Show, in full, each line of the data that contains "rigid".

[Object data in JSON]
----
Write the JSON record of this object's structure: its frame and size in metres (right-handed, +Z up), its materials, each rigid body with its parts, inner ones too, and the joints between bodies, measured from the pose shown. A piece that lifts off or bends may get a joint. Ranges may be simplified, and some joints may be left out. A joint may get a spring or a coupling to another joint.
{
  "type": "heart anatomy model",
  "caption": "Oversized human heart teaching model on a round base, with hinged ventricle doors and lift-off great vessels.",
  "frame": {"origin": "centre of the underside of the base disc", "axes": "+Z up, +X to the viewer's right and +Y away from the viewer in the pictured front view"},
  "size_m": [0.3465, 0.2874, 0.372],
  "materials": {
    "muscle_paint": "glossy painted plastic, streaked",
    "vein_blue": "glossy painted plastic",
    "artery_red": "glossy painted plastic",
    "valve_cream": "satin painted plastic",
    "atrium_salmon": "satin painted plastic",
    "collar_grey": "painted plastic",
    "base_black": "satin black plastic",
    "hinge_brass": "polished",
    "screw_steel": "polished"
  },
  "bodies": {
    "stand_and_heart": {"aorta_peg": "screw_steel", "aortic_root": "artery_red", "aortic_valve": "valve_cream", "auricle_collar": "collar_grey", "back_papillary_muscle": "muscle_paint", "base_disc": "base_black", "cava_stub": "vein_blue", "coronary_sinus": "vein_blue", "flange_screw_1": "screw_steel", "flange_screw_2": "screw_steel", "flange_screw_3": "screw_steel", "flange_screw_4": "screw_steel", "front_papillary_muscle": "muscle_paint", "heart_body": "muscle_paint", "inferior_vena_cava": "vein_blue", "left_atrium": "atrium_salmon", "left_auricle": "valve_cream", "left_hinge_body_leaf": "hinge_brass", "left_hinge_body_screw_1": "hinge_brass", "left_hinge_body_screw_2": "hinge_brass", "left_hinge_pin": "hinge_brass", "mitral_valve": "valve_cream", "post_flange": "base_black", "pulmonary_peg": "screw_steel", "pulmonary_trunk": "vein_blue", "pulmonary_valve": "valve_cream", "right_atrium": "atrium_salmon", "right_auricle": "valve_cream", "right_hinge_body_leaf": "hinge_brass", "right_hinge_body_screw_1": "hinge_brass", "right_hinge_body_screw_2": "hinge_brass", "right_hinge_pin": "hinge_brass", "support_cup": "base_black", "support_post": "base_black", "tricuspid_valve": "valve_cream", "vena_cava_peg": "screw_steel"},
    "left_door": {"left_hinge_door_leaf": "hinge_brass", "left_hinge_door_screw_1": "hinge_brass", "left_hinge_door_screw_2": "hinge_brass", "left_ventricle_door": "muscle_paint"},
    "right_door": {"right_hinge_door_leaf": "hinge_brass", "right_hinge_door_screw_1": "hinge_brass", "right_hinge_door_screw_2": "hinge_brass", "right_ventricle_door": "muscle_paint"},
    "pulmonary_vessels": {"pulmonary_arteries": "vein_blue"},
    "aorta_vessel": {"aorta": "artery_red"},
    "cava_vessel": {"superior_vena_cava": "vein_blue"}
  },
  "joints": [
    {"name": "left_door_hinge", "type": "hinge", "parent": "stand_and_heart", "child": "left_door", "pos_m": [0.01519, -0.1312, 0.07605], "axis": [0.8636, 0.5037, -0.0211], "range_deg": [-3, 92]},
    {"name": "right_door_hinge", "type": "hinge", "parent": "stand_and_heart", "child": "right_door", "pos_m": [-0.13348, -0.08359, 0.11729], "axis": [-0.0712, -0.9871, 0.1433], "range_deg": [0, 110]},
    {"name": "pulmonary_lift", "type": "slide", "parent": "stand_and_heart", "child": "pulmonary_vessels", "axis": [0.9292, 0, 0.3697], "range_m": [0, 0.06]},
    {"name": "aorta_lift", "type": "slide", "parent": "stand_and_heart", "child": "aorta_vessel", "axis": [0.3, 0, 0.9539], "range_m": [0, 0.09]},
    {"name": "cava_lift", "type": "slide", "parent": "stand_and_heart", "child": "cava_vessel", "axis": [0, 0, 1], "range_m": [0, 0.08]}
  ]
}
----
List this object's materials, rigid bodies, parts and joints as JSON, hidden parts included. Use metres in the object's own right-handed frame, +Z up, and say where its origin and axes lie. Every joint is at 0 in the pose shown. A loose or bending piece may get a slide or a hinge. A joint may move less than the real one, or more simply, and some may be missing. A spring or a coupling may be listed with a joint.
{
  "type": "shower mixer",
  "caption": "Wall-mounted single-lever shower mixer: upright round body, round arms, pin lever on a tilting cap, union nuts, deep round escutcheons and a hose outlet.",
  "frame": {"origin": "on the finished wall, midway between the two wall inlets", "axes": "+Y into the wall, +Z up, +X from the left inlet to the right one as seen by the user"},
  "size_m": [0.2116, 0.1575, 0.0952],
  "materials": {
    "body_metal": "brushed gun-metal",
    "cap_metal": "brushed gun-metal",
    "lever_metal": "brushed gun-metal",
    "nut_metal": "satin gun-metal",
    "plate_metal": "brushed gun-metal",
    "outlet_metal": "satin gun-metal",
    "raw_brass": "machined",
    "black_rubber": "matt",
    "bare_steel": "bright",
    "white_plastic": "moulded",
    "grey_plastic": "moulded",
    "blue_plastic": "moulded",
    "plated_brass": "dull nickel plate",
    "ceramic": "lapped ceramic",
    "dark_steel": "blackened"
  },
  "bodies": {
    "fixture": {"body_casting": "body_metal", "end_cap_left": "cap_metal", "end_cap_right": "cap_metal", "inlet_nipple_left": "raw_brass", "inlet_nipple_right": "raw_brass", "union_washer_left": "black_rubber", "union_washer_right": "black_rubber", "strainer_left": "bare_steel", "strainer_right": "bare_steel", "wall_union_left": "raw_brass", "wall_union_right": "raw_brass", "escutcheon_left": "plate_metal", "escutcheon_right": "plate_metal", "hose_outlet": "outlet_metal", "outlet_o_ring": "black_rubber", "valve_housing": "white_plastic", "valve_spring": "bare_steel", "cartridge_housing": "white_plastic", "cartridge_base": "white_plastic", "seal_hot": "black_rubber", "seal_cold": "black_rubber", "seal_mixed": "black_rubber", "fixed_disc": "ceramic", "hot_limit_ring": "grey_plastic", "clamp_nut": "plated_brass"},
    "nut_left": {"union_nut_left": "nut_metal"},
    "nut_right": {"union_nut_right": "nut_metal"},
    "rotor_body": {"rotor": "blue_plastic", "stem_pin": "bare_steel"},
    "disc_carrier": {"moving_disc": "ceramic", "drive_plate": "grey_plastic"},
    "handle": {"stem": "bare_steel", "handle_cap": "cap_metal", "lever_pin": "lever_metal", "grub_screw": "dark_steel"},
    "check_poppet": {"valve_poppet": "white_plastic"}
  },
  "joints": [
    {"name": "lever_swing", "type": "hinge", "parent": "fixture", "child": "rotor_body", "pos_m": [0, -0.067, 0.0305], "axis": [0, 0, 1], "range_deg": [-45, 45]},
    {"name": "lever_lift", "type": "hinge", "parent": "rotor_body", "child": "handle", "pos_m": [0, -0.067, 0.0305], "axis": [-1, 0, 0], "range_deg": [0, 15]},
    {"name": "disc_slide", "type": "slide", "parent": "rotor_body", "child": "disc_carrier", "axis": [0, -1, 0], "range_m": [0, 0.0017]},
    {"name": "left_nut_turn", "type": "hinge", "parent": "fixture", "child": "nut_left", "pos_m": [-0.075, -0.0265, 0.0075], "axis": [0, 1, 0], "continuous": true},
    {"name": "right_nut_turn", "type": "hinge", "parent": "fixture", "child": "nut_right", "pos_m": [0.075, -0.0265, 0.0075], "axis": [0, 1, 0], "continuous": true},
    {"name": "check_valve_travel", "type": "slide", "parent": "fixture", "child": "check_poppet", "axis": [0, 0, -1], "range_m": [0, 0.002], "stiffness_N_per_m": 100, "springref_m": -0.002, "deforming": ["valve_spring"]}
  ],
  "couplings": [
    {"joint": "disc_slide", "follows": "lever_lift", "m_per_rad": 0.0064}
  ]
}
----
- _Task response_:
Write the JSON record of this object's structure: its frame and size in metres (right-handed, +Z up), its materials, each rigid body with its parts, inner ones too, and the joints between bodies, measured from the pose shown. A piece that lifts off or bends may get a joint. Ranges may be simplified, and some joints may be left out. A joint may get a spring or a coupling to another joint.
List this object's materials, rigid bodies, parts and joints as JSON, hidden parts included. Use metres in the object's own right-handed frame, +Z up, and say where its origin and axes lie. Every joint is at 0 in the pose shown. A loose or bending piece may get a slide or a hinge. A joint may move less than the real one, or more simply, and some may be missing. A spring or a coupling may be listed with a joint.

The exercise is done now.